> [Goal of the exercise]:
All of the data below should be written out exactly.

> [Provided data]:
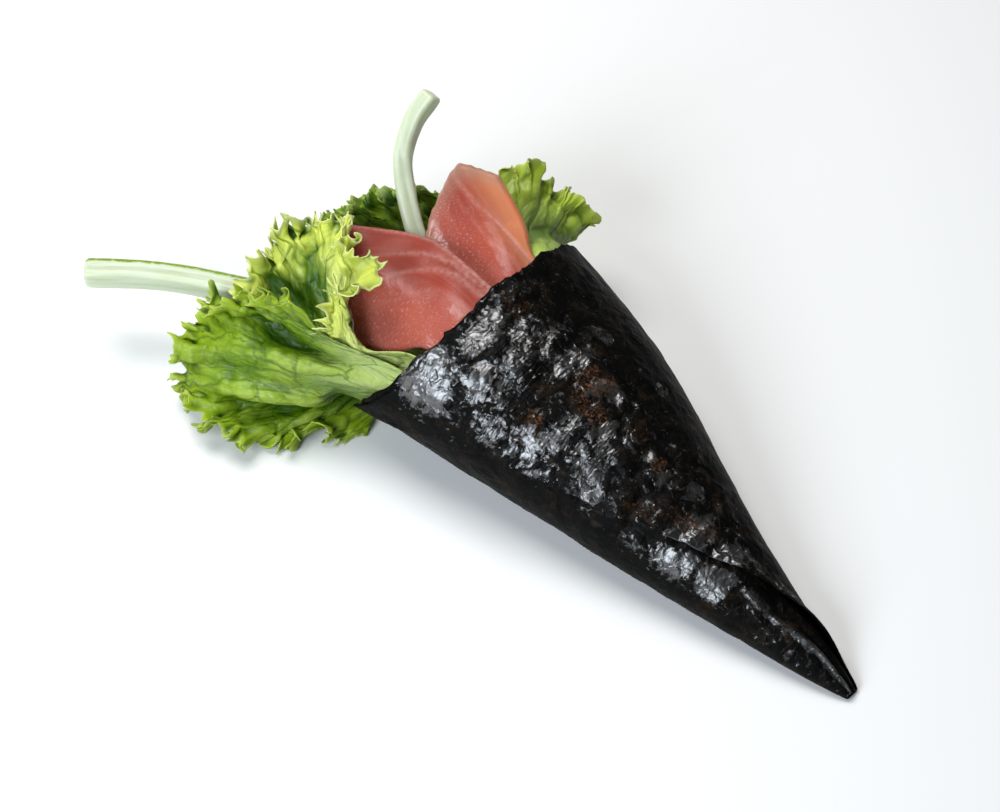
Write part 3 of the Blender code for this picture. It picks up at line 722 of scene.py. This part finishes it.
def growMargin(grid, base, toMargin, stage, seed):
    # the margin grows wider than the blade can hold flat, so it buckles into a frill
    across = np.linspace(0.0, 1.0, grid.shape[1])[None, :] * np.ones((grid.shape[0], 1))
    depth = np.minimum(stage["depth"], 0.6 * np.maximum(toMargin[:1] - 28.0, 4.0))
    closeness = np.clip(1.0 - toMargin / depth, 0.0, 1.0)
    fading = smoothStep(across, 0.0, 0.07) * smoothStep(1.0 - across, 0.0, 0.09)
    patchy = 0.85 + 0.8 * noiseAt(line(across * stage["waves"], seed + 2.0), 2.6)
    growth = 1.0 + stage["growth"] * patchy * fading * closeness ** 1.2
    alongRest = np.linalg.norm(np.diff(base, axis=0), axis=2)
    alongRest = alongRest * (1.0 + 0.16 * (growth[1:] - 1.0))
    acrossRest = np.linalg.norm(np.diff(base, axis=1), axis=2)
    acrossRest = acrossRest * 0.5 * (growth[:, 1:] + growth[:, :-1])
    wavelength = np.linalg.norm(np.diff(base[-1], axis=0), axis=1).sum() / stage["waves"]
    places = np.stack([across * stage["waves"], 0.45 * toMargin / wavelength,
                       np.full_like(across, seed)], -1)
    normal = gridDirections(grid)[0]
    size = stage["height"] * fading * (0.9 + 0.9 * noiseAt(places, 1.7, seed + 4.0))
    wave = 2.0 * noiseAt(places, 0.8, seed + 6.0)
    curl = 2.5 * closeness ** 2 * noiseAt(places, 1.4, seed + 8.0)
    grid = grid + normal * (size * (wave + curl) * closeness)[..., None]
    held = (closeness <= 0.0)[..., None]
    before = grid.copy()
    for turn in range(stage["rounds"]):
        for first in (0, 1):
            last = (grid.shape[1] - first) // 2 * 2 + first
            grid[:, first:last:2], grid[:, first + 1:last:2] = pullTogether(
                grid[:, first:last:2], grid[:, first + 1:last:2], acrossRest[:, first:last - 1:2])
            last = (grid.shape[0] - first) // 2 * 2 + first
            grid[first:last:2], grid[first + 1:last:2] = pullTogether(
                grid[first:last:2], grid[first + 1:last:2], alongRest[first:last - 1:2])
        stiff = stage["stiffness"]
        grid[:, 1:-1] += stiff * (0.5 * (grid[:, 2:] + grid[:, :-2]) - grid[:, 1:-1])
        grid[1:-1] += stiff * (0.5 * (grid[2:] + grid[:-2]) - grid[1:-1])
        grid = np.where(held, before, grid)
    return grid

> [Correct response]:
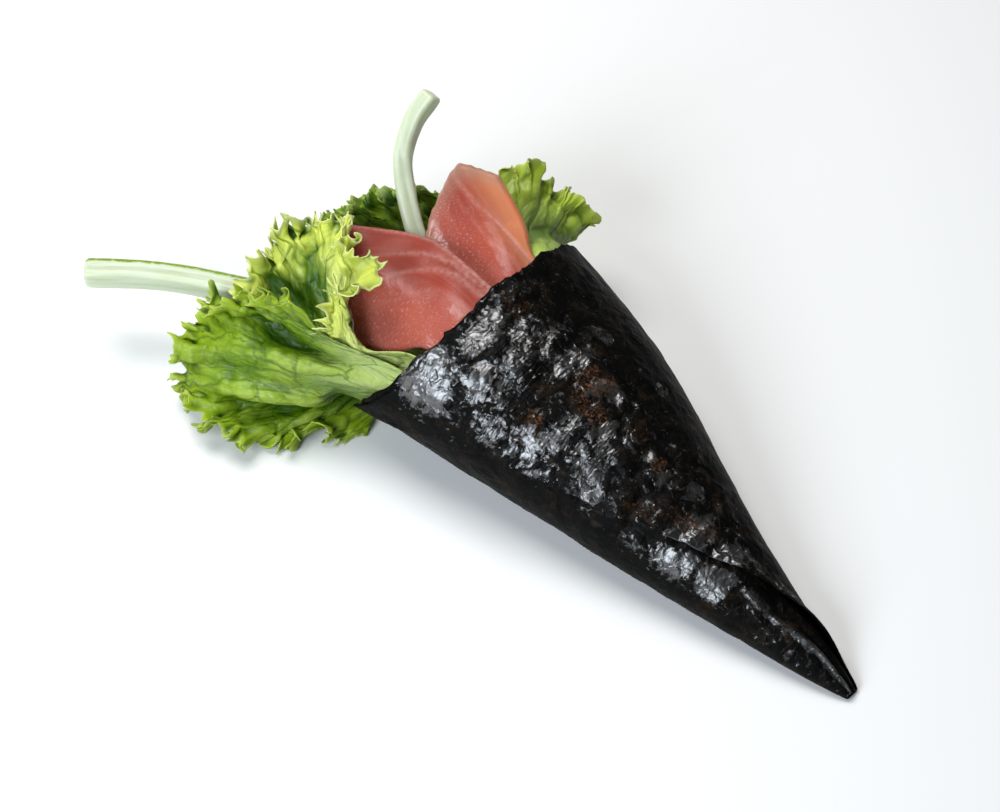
Write part 3 of the Blender code for this picture. It picks up at line 722 of scene.py. This part finishes it.
def growMargin(grid, base, toMargin, stage, seed):
    # the margin grows wider than the blade can hold flat, so it buckles into a frill
    across = np.linspace(0.0, 1.0, grid.shape[1])[None, :] * np.ones((grid.shape[0], 1))
    depth = np.minimum(stage["depth"], 0.6 * np.maximum(toMargin[:1] - 28.0, 4.0))
    closeness = np.clip(1.0 - toMargin / depth, 0.0, 1.0)
    fading = smoothStep(across, 0.0, 0.07) * smoothStep(1.0 - across, 0.0, 0.09)
    patchy = 0.85 + 0.8 * noiseAt(line(across * stage["waves"], seed + 2.0), 2.6)
    growth = 1.0 + stage["growth"] * patchy * fading * closeness ** 1.2
    alongRest = np.linalg.norm(np.diff(base, axis=0), axis=2)
    alongRest = alongRest * (1.0 + 0.16 * (growth[1:] - 1.0))
    acrossRest = np.linalg.norm(np.diff(base, axis=1), axis=2)
    acrossRest = acrossRest * 0.5 * (growth[:, 1:] + growth[:, :-1])
    wavelength = np.linalg.norm(np.diff(base[-1], axis=0), axis=1).sum() / stage["waves"]
    places = np.stack([across * stage["waves"], 0.45 * toMargin / wavelength,
                       np.full_like(across, seed)], -1)
    normal = gridDirections(grid)[0]
    size = stage["height"] * fading * (0.9 + 0.9 * noiseAt(places, 1.7, seed + 4.0))
    wave = 2.0 * noiseAt(places, 0.8, seed + 6.0)
    curl = 2.5 * closeness ** 2 * noiseAt(places, 1.4, seed + 8.0)
    grid = grid + normal * (size * (wave + curl) * closeness)[..., None]
    held = (closeness <= 0.0)[..., None]
    before = grid.copy()
    for turn in range(stage["rounds"]):
        for first in (0, 1):
            last = (grid.shape[1] - first) // 2 * 2 + first
            grid[:, first:last:2], grid[:, first + 1:last:2] = pullTogether(
                grid[:, first:last:2], grid[:, first + 1:last:2], acrossRest[:, first:last - 1:2])
            last = (grid.shape[0] - first) // 2 * 2 + first
            grid[first:last:2], grid[first + 1:last:2] = pullTogether(
                grid[first:last:2], grid[first + 1:last:2], alongRest[first:last - 1:2])
        stiff = stage["stiffness"]
        grid[:, 1:-1] += stiff * (0.5 * (grid[:, 2:] + grid[:, :-2]) - grid[:, 1:-1])
        grid[1:-1] += stiff * (0.5 * (grid[2:] + grid[:-2]) - grid[1:-1])
        grid = np.where(held, before, grid)
    return grid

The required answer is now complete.